**Brief**:
Copy out all of the data exactly as it appears.

**Source excerpt**:

------------------------------------------------------------

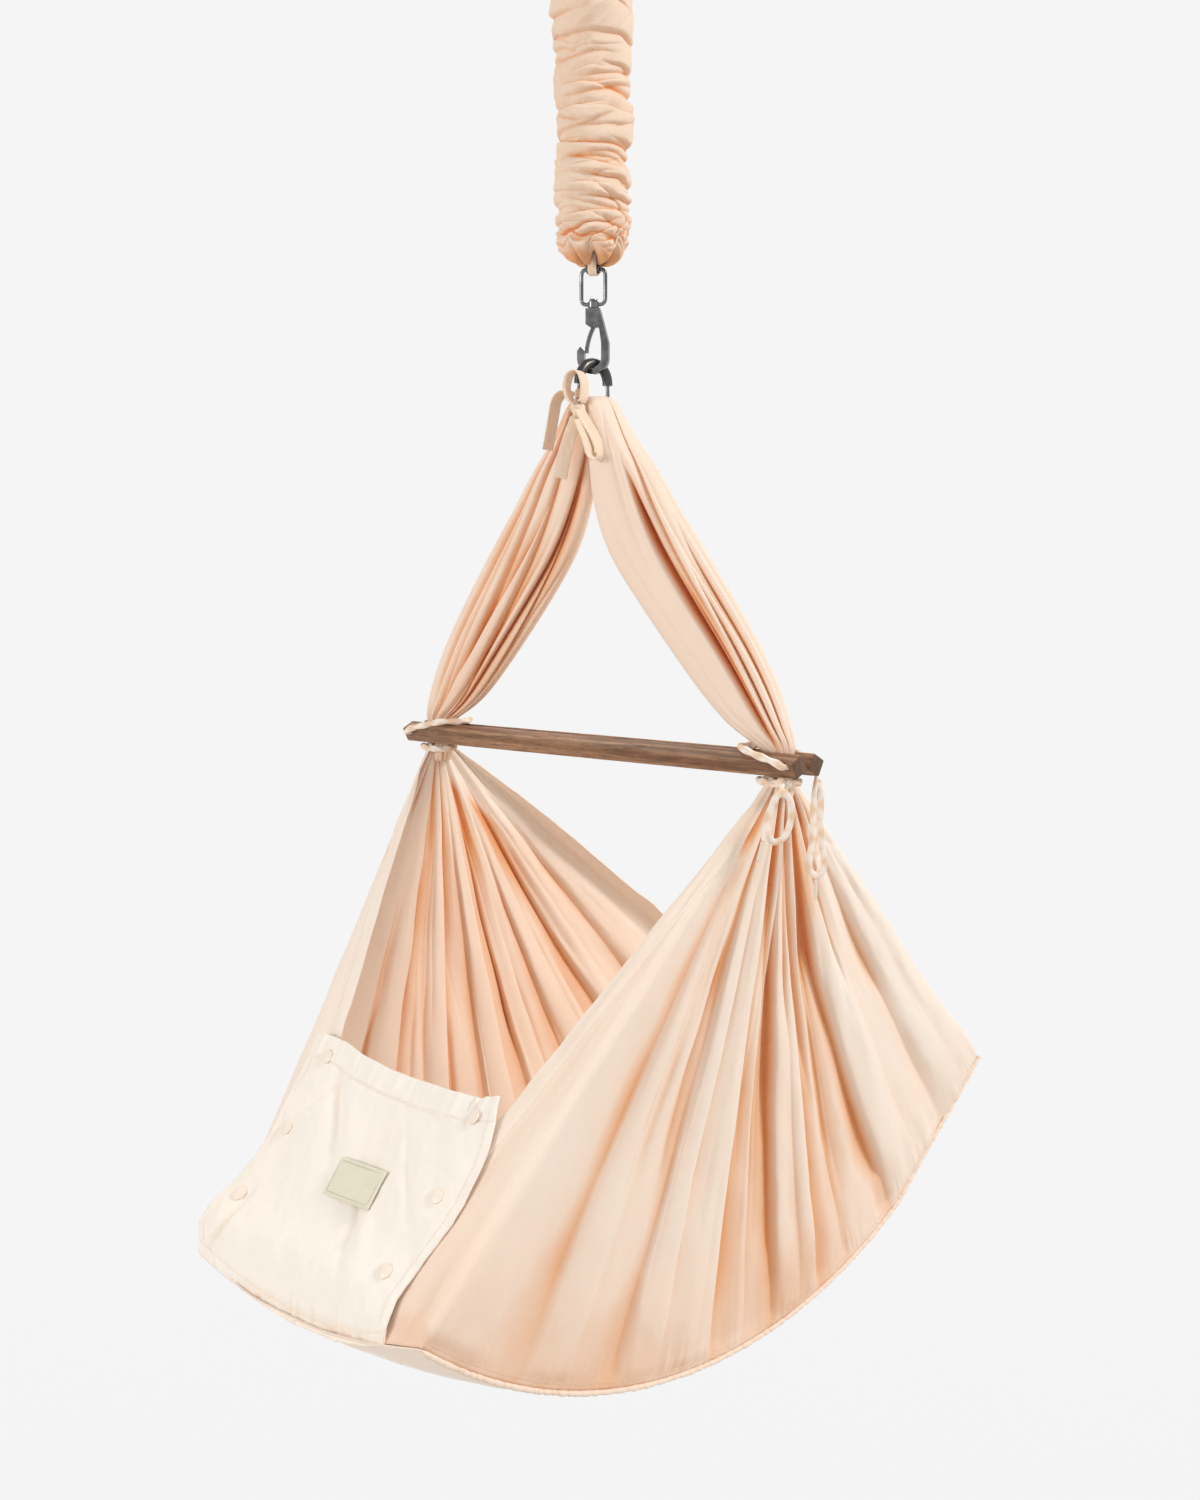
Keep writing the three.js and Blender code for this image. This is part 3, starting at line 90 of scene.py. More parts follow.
def soft_noise(x, y, seed):
    """Smooth noise from -1 to 1 on two arrays."""
    g = grid_of(seed)
    x, y = np.broadcast_arrays(np.asarray(x, float), np.asarray(y, float))
    i, j = np.floor(x).astype(int), np.floor(y).astype(int)
    fx, fy = x - i, y - j
    fx, fy = fx * fx * (3 - 2 * fx), fy * fy * (3 - 2 * fy)
    a, b = g[i % GRID, j % GRID], g[(i + 1) % GRID, j % GRID]
    c, d = g[i % GRID, (j + 1) % GRID], g[(i + 1) % GRID, (j + 1) % GRID]
    return (a * (1 - fx) + b * fx) * (1 - fy) + (c * (1 - fx) + d * fx) * fy


def rough(x, y, seed, octaves=4):
    """Noise with finer and fainter layers on top."""
    total, weight = 0, 1
    for k in range(octaves):
        total = total + weight * soft_noise(x * 2**k, y * 2**k, seed + k)
        weight *= 0.5
    return total


def step(x, low, high):
    """A smooth rise from 0 at low to 1 at high."""
    t = np.clip((np.asarray(x, float) - low) / (high - low), 0, 1)
    return t * t * (3 - 2 * t)


def bell(x, middle, width):
    """A smooth bump of height 1."""
    return np.exp(-(((np.asarray(x, float) - middle) / width) ** 2))


def ease_columns(table, reach, sigma):
    """Each column of a table smoothed, with its ends repeated."""
    kernel = np.exp(-0.5 * (np.arange(-reach, reach + 1) / sigma) ** 2)
    kernel /= kernel.sum()
    wide = np.concatenate([np.repeat(table[:1], reach, 0), table, np.repeat(table[-1:], reach, 0)])
    return np.stack([np.convolve(wide[:, k], kernel, "valid") for k in range(table.shape[1])], -1)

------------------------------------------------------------

**Solved exercise**:
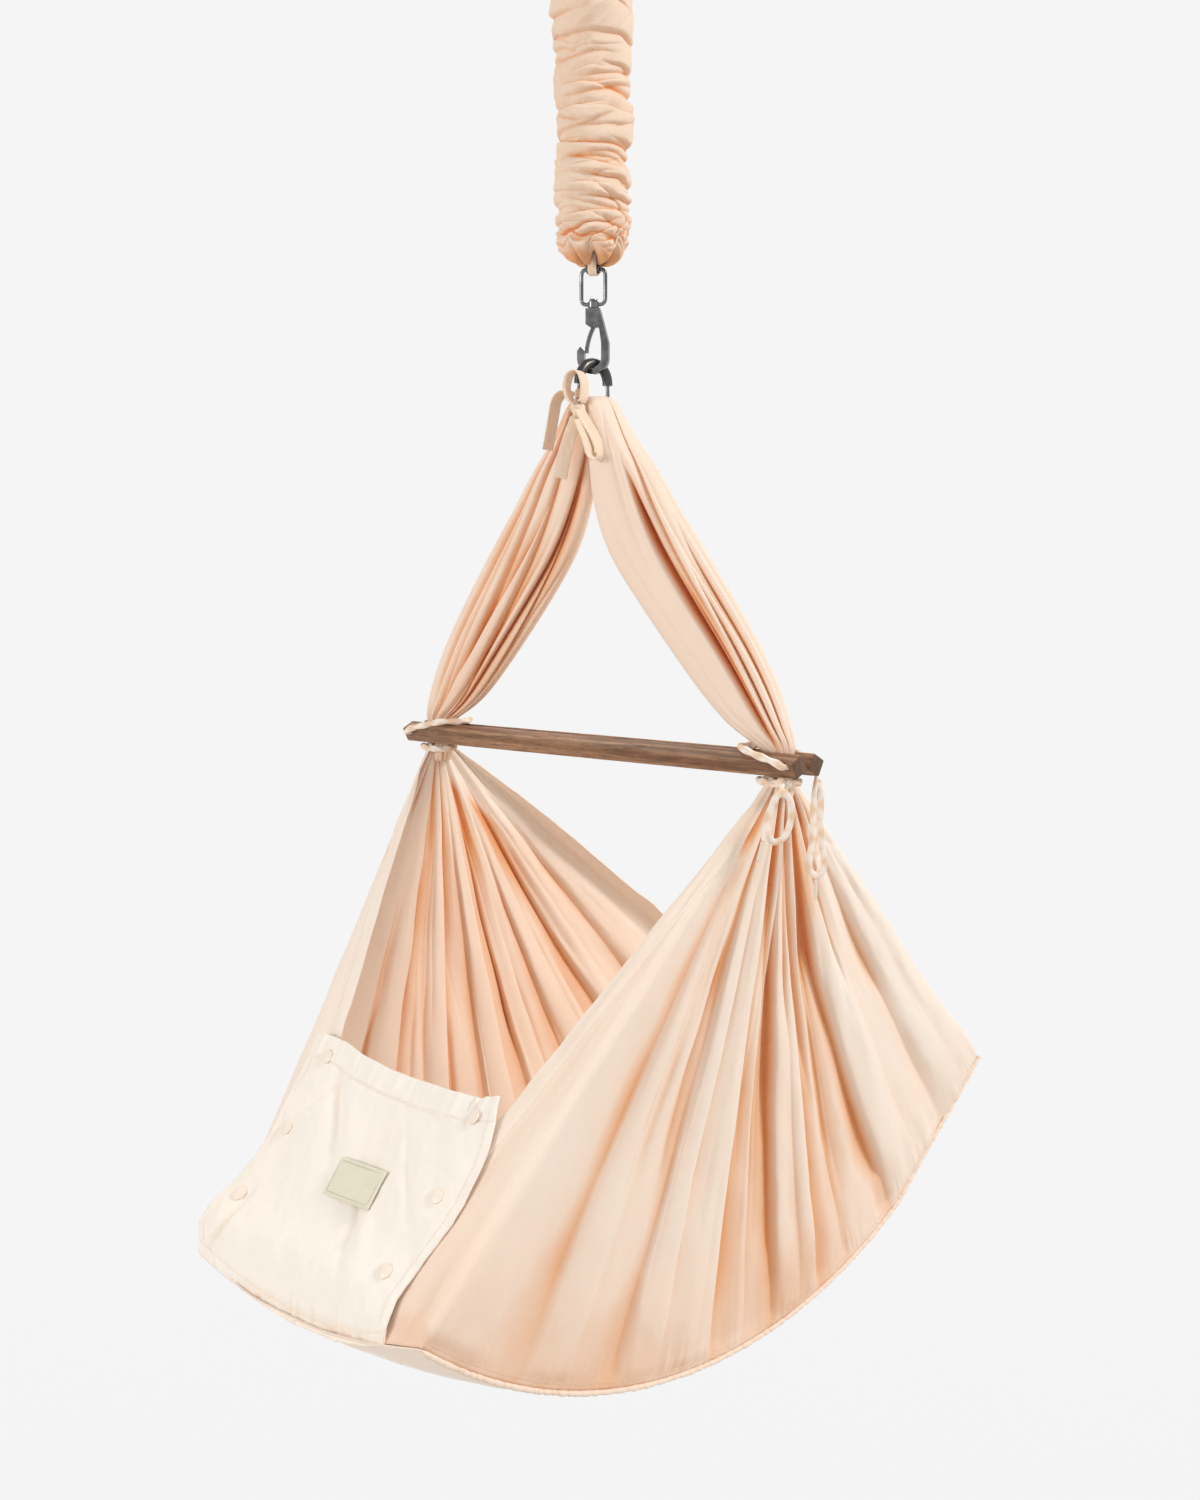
Keep writing the three.js and Blender code for this image. This is part 3, starting at line 90 of scene.py. More parts follow.
def soft_noise(x, y, seed):
    """Smooth noise from -1 to 1 on two arrays."""
    g = grid_of(seed)
    x, y = np.broadcast_arrays(np.asarray(x, float), np.asarray(y, float))
    i, j = np.floor(x).astype(int), np.floor(y).astype(int)
    fx, fy = x - i, y - j
    fx, fy = fx * fx * (3 - 2 * fx), fy * fy * (3 - 2 * fy)
    a, b = g[i % GRID, j % GRID], g[(i + 1) % GRID, j % GRID]
    c, d = g[i % GRID, (j + 1) % GRID], g[(i + 1) % GRID, (j + 1) % GRID]
    return (a * (1 - fx) + b * fx) * (1 - fy) + (c * (1 - fx) + d * fx) * fy


def rough(x, y, seed, octaves=4):
    """Noise with finer and fainter layers on top."""
    total, weight = 0, 1
    for k in range(octaves):
        total = total + weight * soft_noise(x * 2**k, y * 2**k, seed + k)
        weight *= 0.5
    return total


def step(x, low, high):
    """A smooth rise from 0 at low to 1 at high."""
    t = np.clip((np.asarray(x, float) - low) / (high - low), 0, 1)
    return t * t * (3 - 2 * t)


def bell(x, middle, width):
    """A smooth bump of height 1."""
    return np.exp(-(((np.asarray(x, float) - middle) / width) ** 2))


def ease_columns(table, reach, sigma):
    """Each column of a table smoothed, with its ends repeated."""
    kernel = np.exp(-0.5 * (np.arange(-reach, reach + 1) / sigma) ** 2)
    kernel /= kernel.sum()
    wide = np.concatenate([np.repeat(table[:1], reach, 0), table, np.repeat(table[-1:], reach, 0)])
    return np.stack([np.convolve(wide[:, k], kernel, "valid") for k in range(table.shape[1])], -1)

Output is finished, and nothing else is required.